A 28 ans, Claude Bernhard est sur le point d'obtenir son premier emploi fixe. Après des années de formation, le jeune homme commencera le mois prochain comme ingénieur de projet. Une étape décisive, partagée par de nombreux jeunes adultes qui passent du statut d’apprenti ou d’étudiant à celui de professionnel.
Blick rencontre Claude Bernhard à Zurich. Il raconte son parcours semé d'embûches, mais aussi la raison pour laquelle le grand saut dans le monde du travail reste un défi, surtout lorsqu’il est question de salaire.
Ne jamais perdre de vue son objectif
Cette année, Claude Bernhard a achevé ses études en énergies renouvelables et technologies environnementales. Obtenir son poste d’ingénieur de projet n’a pas été un long fleuve tranquille. «Je n’aurais jamais cru décrocher un titre académique», confie-t-il avec fierté. A chaque obstacle, il a poursuivi sa route.
Au gymnase, il suivait une partie de ses cours dans des classes à effectif réduit. «Dans notre système scolaire, c’est presque le niveau le plus bas», reconnaît-il. Après un premier apprentissage de deux ans comme plasturgiste, il a voulu aller plus loin. Suivent un deuxième apprentissage de laborantin en chimie (CFC), une maturité technique, puis des études de génie mécanique interrompues.
Les négociations salariales sont primordiales
La première fois qu’il s’est confronté à la question du salaire, c’était lors de la signature de son contrat d’apprentissage. «Dans un apprentissage, il n’est pas prévu de négocier son salaire.» Avec le recul, il estime pourtant qu’une petite marge de discussion ne serait pas superflue.
A 16 ans, on est souvent trop jeune et inexpérimenté pour formuler des exigences solides. S’y ajoute le manque de formation: les jeunes n’apprennent presque rien sur les négociations salariales. «Les apprentis devraient être conscients de leurs droits et savoir qu’ils peuvent demander quelque chose en échange de leur travail. On devrait leur transmettre cela dès l’école», dit-il.

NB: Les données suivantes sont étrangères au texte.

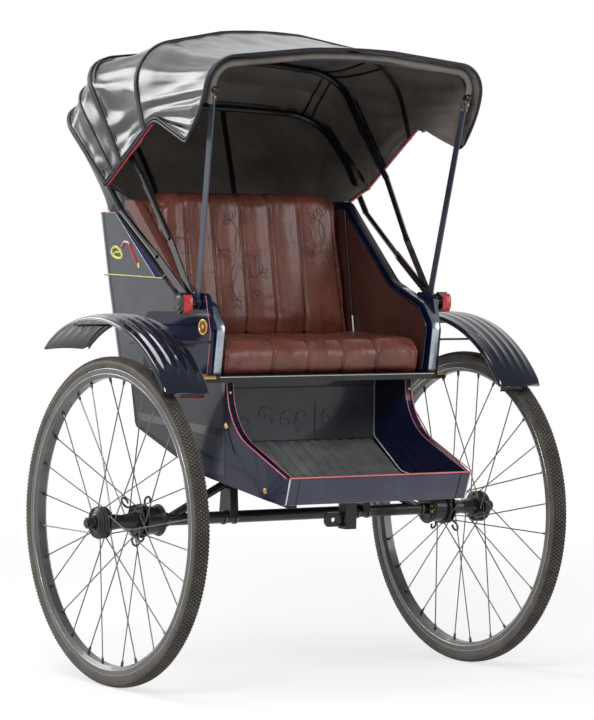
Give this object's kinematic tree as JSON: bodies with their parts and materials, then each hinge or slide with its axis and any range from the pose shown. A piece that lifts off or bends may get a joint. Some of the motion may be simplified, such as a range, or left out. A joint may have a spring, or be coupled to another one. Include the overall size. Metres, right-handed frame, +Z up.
{
  "type": "two-wheeled rickshaw carriage",
  "caption": "Two-wheeled passenger rickshaw carriage with wire-spoke wheels, leather seat, curved footwell and a folding hood; towed by its hitch post.",
  "frame": {"origin": "middle of the hitch post's foot, the face that rests on a stand or towing bracket when the carriage is parked", "axes": "+Z up, +Y to the rear of the carriage, +X to the seated passenger's left, along the axle"},
  "size_m": [1.528, 1.1802, 1.9934],
  "materials": {
    "navy_paint": "gloss",
    "grey_paint": "gloss",
    "black_paint": "gloss",
    "steel": "satin",
    "rim_steel": "satin",
    "tyre_rubber": "matte",
    "mat_rubber": "matte",
    "seat_leather": "satin",
    "pad_leather": "satin",
    "hood_vinyl": "satin"
  },
  "bodies": {
    "carriage": {"axle": "black_paint", "axle_nuts": "black_paint", "chassis_frame": "black_paint", "axle_stays": "black_paint", "hitch_post": "black_paint", "hitch_plate": "black_paint", "lower_side_left": "navy_paint", "lower_side_right": "navy_paint", "front_lip": "navy_paint", "floor_pan": "navy_paint", "floor_mat": "mat_rubber", "footwell_back": "grey_paint", "seat_box_shell": "navy_paint", "seat_board": "black_paint", "upper_side_left": "navy_paint", "upper_side_right": "navy_paint", "arm_plate_left": "navy_paint", "arm_plate_right": "navy_paint", "quarter_panel_left": "grey_paint", "quarter_panel_right": "grey_paint", "rear_panel": "navy_paint", "seat_cushion": "seat_leather", "backrest": "seat_leather", "side_pads": "pad_leather", "fender_left": "navy_paint", "fender_right": "navy_paint", "fender_brackets": "black_paint", "pivot_bolts": "black_paint"},
    "wheel_left": {"tyre_left": "tyre_rubber", "rim_left": "rim_steel", "spokes_left": "steel", "hub_left": "black_paint"},
    "wheel_right": {"tyre_right": "tyre_rubber", "rim_right": "rim_steel", "spokes_right": "steel", "hub_right": "black_paint"},
    "hood_rear": {"rear_legs": "steel", "rear_bow": "black_paint", "rear_curtain": "hood_vinyl"},
    "hood_mid": {"mid_legs": "steel", "mid_bow": "black_paint", "canopy_rear": "hood_vinyl"},
    "hood_front": {"front_legs": "black_paint", "front_bow": "black_paint", "canopy_front": "hood_vinyl"}
  },
  "joints": [
    {"name": "wheel_left_spin", "type": "hinge", "parent": "carriage", "child": "wheel_left", "pos_m": [0.661, 0.28, 0.02], "axis": [1, 0, 0], "continuous": true},
    {"name": "wheel_right_spin", "type": "hinge", "parent": "carriage", "child": "wheel_right", "pos_m": [-0.661, 0.28, 0.02], "axis": [1, 0, 0], "continuous": true},
    {"name": "hood_rear_fold", "type": "hinge", "parent": "carriage", "child": "hood_rear", "pos_m": [0, 0.195, 0.683], "axis": [-1, 0, 0], "range_deg": [0, 35], "deforming": ["rear_curtain"]},
    {"name": "hood_mid_fold", "type": "hinge", "parent": "hood_rear", "child": "hood_mid", "pos_m": [0, 0.195, 0.683], "axis": [-1, 0, 0], "range_deg": [0, 2.5], "deforming": ["canopy_rear"]},
    {"name": "hood_front_fold", "type": "hinge", "parent": "hood_mid", "child": "hood_front", "pos_m": [0, 0.195, 0.683], "axis": [-1, 0, 0], "range_deg": [0, 35.2], "deforming": ["canopy_front"]}
  ],
  "couplings": [
    {"joint": "hood_rear_fold", "follows": "hood_front_fold", "ratio": 0.99431},
    {"joint": "hood_mid_fold", "follows": "hood_front_fold", "ratio": 0.07101}
  ]
}
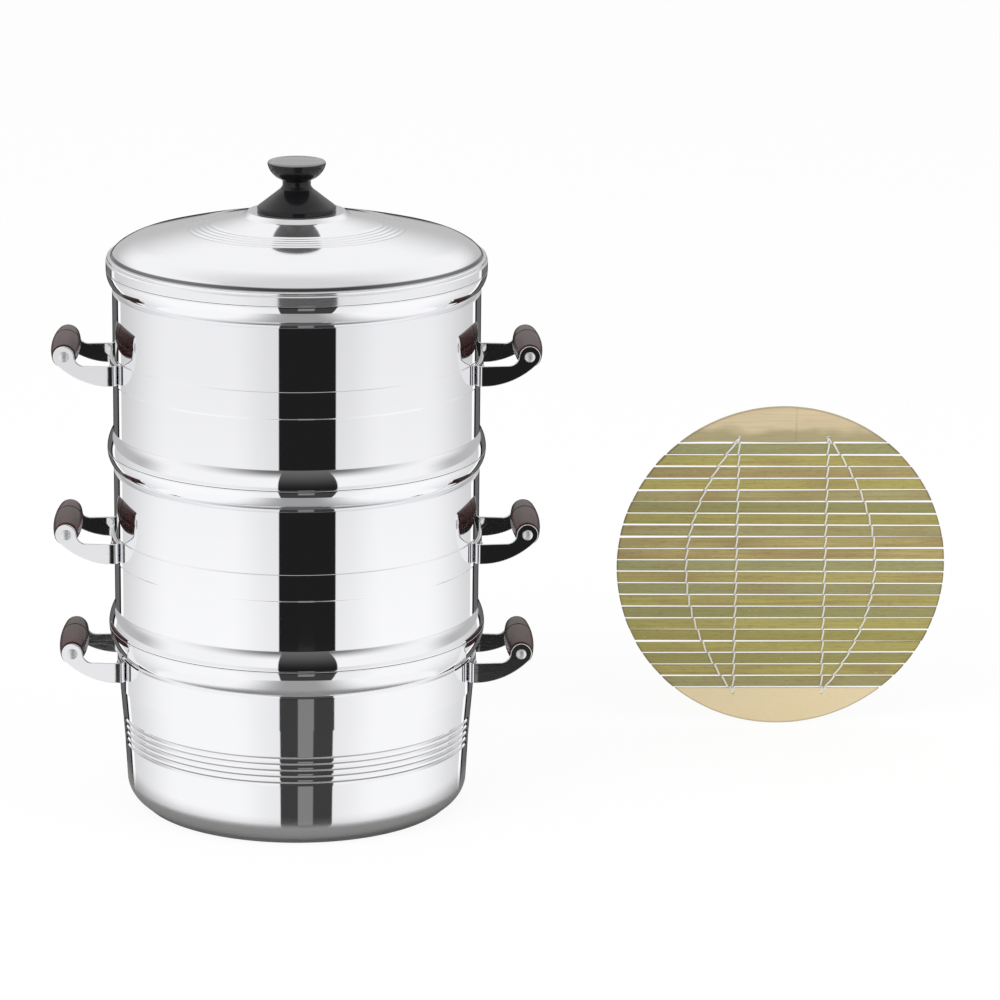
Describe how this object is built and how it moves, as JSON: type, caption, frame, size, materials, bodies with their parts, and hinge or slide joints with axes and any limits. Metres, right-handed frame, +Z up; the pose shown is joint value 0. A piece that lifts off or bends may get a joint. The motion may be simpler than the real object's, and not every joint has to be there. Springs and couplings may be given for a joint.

En pratique, chacun doit se débrouiller pour découvrir la valeur de son travail. Certes, des calculateurs de salaire existent en ligne et syndicats ou associations offrent des conseils, mais beaucoup ignorent ces ressources. Claude Bernhard en a eu connaissance grâce à un camarade qui lui a parlé de la question. «C’est seulement à ce moment-là que j’ai compris qu’il fallait m’y préparer.» Il constate que beaucoup négocient au feeling.
«Les salaires manquent souvent de transparence»
«Un gros problème, c’est le manque de transparence», relève-t-il. En Suisse, l’argent reste un sujet tabou. La professeure Anna Sender, qui étudie la transparence salariale, le formule ainsi pour Blick: «Celui qui gagne beaucoup ment souvent sur son salaire.» Une opacité qui complique la tâche des débutants pour savoir quel revenu est juste.
Dans l’ingénierie, les écarts sont particulièrement marqués. Ce flou rend les négociations encore plus difficiles, souligne Claude Bernhard. Et lorsqu’on reçoit une offre, on est déjà reconnaissant et on est plutôt tenté de l’accepter telle quelle. «On n’ose pas vraiment arriver avec des revendications salariales.»
Le jeune diplômé insiste aussi sur le rôle du réseau, déterminant pour décrocher son poste actuel. «Il faut parler à la bonne personne au bon moment.» Pour lui, les contacts ouvrent des portes, mais il s’interroge sur l’équité du système. Car à l'inverse, ceux qui n’ont pas de réseau se retrouvent défavorisés.
Des expériences difficiles durant l'apprentissage
Ses expériences de formation ont marqué sa vision du monde du travail. Son premier apprentissage s’est déroulé dans une ambiance agréable. En revanche, son apprentissage de laborantin en chimie a été tout l’inverse. «C’était très hiérarchisé. On n’avait pas voix au chapitre, surtout pas les apprentis.»
Il juge aussi les conditions d’embauche discutables. «Comme apprenti, on est le dernier maillon de la chaîne. Je l’ai clairement ressenti.» Employé par une grande entreprise régionale, riche et influente, il n’osait pas protester. «Aujourd’hui, j’irais voir un syndicat. Même si ça n’aboutit pas, le fait de documenter permet parfois de faire bouger les choses.»
Désormais, Claude Bernhard aborde son avenir avec sérénité. A tous ceux qui débutent – il donnerait ce conseil: ne pas céder à la pression. «On a aussi le droit d’échouer, cela fait partie du processus.» Et si l’on veut changer de voie à 25 ans, il vaut mieux oser plutôt que regretter à 50 ans.